There’s also the disruption such incidents can have on a business. For example, a flood or fire can leave a business without premises for a length of time.

In such circumstances AIG has a unique claims promise in place to  ensure businesses get back up and running quickly, said Doherty.

“If a flood occurs on site, we understand that the clients will need to get up and running as soon as possible to avoid significant business interruption. Our unique claims promise can provide cashflow assistance throughout the claims process.

“We pay 50 per cent of the agreed value of a loss within seven days, which ensures minimal disruptions to a client’s project operations.

 “Our key focus is to help our customers get back on their feet as soon as possible. Our unparalleled global claims network a lso means that we can quickly mobilise large numbers of claims technicians in response to a catastrophe.”

One of the key elements construction companies can improve in their approach to risk engineering is to ensure that communication is front and centre.

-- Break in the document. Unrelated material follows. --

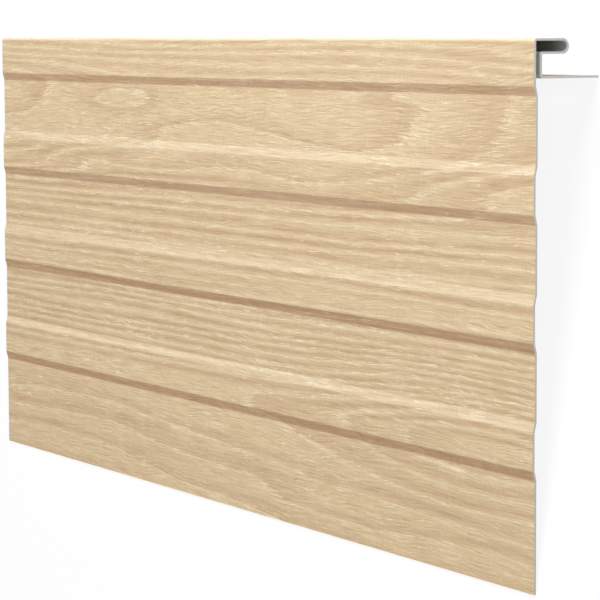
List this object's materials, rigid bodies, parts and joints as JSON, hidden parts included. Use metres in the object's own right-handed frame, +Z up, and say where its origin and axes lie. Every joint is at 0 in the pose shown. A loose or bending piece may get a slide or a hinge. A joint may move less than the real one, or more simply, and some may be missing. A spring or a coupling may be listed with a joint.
{
  "type": "siding profile",
  "caption": "Wood-look window surround profile for siding: wide ribbed plate, folded nose, pocket for panel ends and slotted nailing flange.",
  "frame": {"origin": "centre of the bounding box's bottom: the floor under the middle of the profile's length and width", "axes": "+X along the profile's length; +Y across the plate from its free edge to the nose; +Z up, away from the floor, with the plate leaning 8.5 degrees from level"},
  "size_m": [0.5, 0.2396, 0.0374],
  "materials": {
    "wood_print": "matt light oak print on the visible side, pale grey on the back and at the cut ends"
  },
  "bodies": {
    "root": {"siding_profile": "wood_print"}
  },
  "joints": []
}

By maintaining engagement, partners such as AIG can better understand a company’s needs and take the necessary steps to help them.

It has handled millions of business insurance claims globally, said Doherty, giving it significant insight into the type of risks businesses face.

“A client providing us with as much information as possible allows us to gain a deeper understanding of their business and identify how we can best help them avoid or minimise losses, while also implementing best practices,” said Doherty.

“Whether a construction project is at risk due to ignitions, combustibles or natural catastrophes, we can provide helpful advice and checklists to help clients of all types better understand risks, in whatever industry they operate.”